Output the material beneath exactly, leaving nothing out.

************

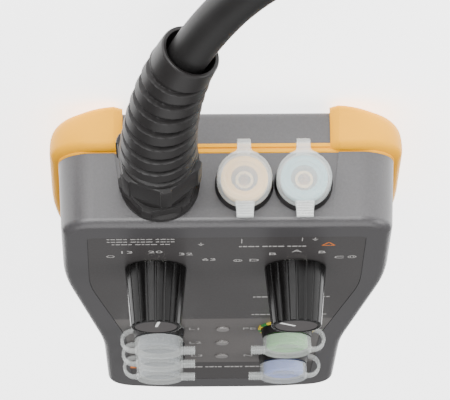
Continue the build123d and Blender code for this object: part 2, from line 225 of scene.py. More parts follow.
def makeBumper():
    f = Finish("bumperAmber", (0.74, 0.33, 0.0), 0.46, Specular_IOR_Level=0.10)
    soft = f.noise(30.0, 3.0, 0.6)
    grain = f.noise(1500.0, 2.0, 0.6)
    marks = (f.noise(160.0, 6.0, 0.75) * 6.0 - 3.9).clamp()        # light scuffs
    body = f.mix(soft, (0.71, 0.315, 0.0, 1), (0.77, 0.345, 0.0, 1))
    f.tint(f.mix(marks * 0.10, body, (0.66, 0.28, 0.01, 1)))
    f.gloss((0.36 + soft * 0.10 + marks * 0.10).clamp())
    f.bump(grain, 0.018 * mm, 0.4)
    return f.material


def makeLabelFilm():
    # satin film: dark field, a lighter printed band across the sockets, a darker strip below it
    f = Finish("labelFilm", (0.025, 0.023, 0.023), 0.38, Specular_IOR_Level=0.35)
    bandTop, bandLow = -4.0 * mm, -68.6 * mm
    y = f.xyz(f.place)[1]
    band = (y < bandTop) * (y > bandLow)
    ground = (y < bandLow)
    matt = f.noise(2400.0, 2.0, 0.5)
    soft = f.noise(25.0, 3.0, 0.5)
    field = f.mix(soft, (0.036, 0.033, 0.033, 1), (0.045, 0.042, 0.042, 1))
    lighter = f.mix(soft, (0.080, 0.073, 0.071, 1), (0.092, 0.085, 0.082, 1))
    darker = f.mix(soft, (0.030, 0.027, 0.027, 1), (0.037, 0.034, 0.034, 1))
    f.tint(f.mix(ground, f.mix(band, field, lighter), darker))
    f.gloss((0.30 + matt * 0.16 + soft * 0.05).clamp())
    f.bump(matt, 0.012 * mm, 0.4)
    return f.material


def makeLeadRubber():
    f = Finish("leadRubber", (0.014, 0.014, 0.014), 0.50, Specular_IOR_Level=0.25)
    talc = f.noise(55.0, 4.0, 0.65)
    grain = f.noise(900.0, 3.0, 0.6)
    f.tint(f.mix(talc, (0.005, 0.005, 0.005, 1), (0.011, 0.010, 0.010, 1)))
    f.gloss((0.38 + talc * 0.18 + grain * 0.08).clamp())
    f.bump(grain, 0.03 * mm, 0.45)
    return f.material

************

Written response:
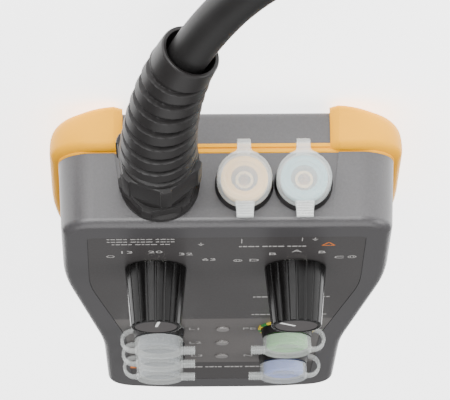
Continue the build123d and Blender code for this object: part 2, from line 225 of scene.py. More parts follow.
def makeBumper():
    f = Finish("bumperAmber", (0.74, 0.33, 0.0), 0.46, Specular_IOR_Level=0.10)
    soft = f.noise(30.0, 3.0, 0.6)
    grain = f.noise(1500.0, 2.0, 0.6)
    marks = (f.noise(160.0, 6.0, 0.75) * 6.0 - 3.9).clamp()        # light scuffs
    body = f.mix(soft, (0.71, 0.315, 0.0, 1), (0.77, 0.345, 0.0, 1))
    f.tint(f.mix(marks * 0.10, body, (0.66, 0.28, 0.01, 1)))
    f.gloss((0.36 + soft * 0.10 + marks * 0.10).clamp())
    f.bump(grain, 0.018 * mm, 0.4)
    return f.material


def makeLabelFilm():
    # satin film: dark field, a lighter printed band across the sockets, a darker strip below it
    f = Finish("labelFilm", (0.025, 0.023, 0.023), 0.38, Specular_IOR_Level=0.35)
    bandTop, bandLow = -4.0 * mm, -68.6 * mm
    y = f.xyz(f.place)[1]
    band = (y < bandTop) * (y > bandLow)
    ground = (y < bandLow)
    matt = f.noise(2400.0, 2.0, 0.5)
    soft = f.noise(25.0, 3.0, 0.5)
    field = f.mix(soft, (0.036, 0.033, 0.033, 1), (0.045, 0.042, 0.042, 1))
    lighter = f.mix(soft, (0.080, 0.073, 0.071, 1), (0.092, 0.085, 0.082, 1))
    darker = f.mix(soft, (0.030, 0.027, 0.027, 1), (0.037, 0.034, 0.034, 1))
    f.tint(f.mix(ground, f.mix(band, field, lighter), darker))
    f.gloss((0.30 + matt * 0.16 + soft * 0.05).clamp())
    f.bump(matt, 0.012 * mm, 0.4)
    return f.material


def makeLeadRubber():
    f = Finish("leadRubber", (0.014, 0.014, 0.014), 0.50, Specular_IOR_Level=0.25)
    talc = f.noise(55.0, 4.0, 0.65)
    grain = f.noise(900.0, 3.0, 0.6)
    f.tint(f.mix(talc, (0.005, 0.005, 0.005, 1), (0.011, 0.010, 0.010, 1)))
    f.gloss((0.38 + talc * 0.18 + grain * 0.08).clamp())
    f.bump(grain, 0.03 * mm, 0.45)
    return f.material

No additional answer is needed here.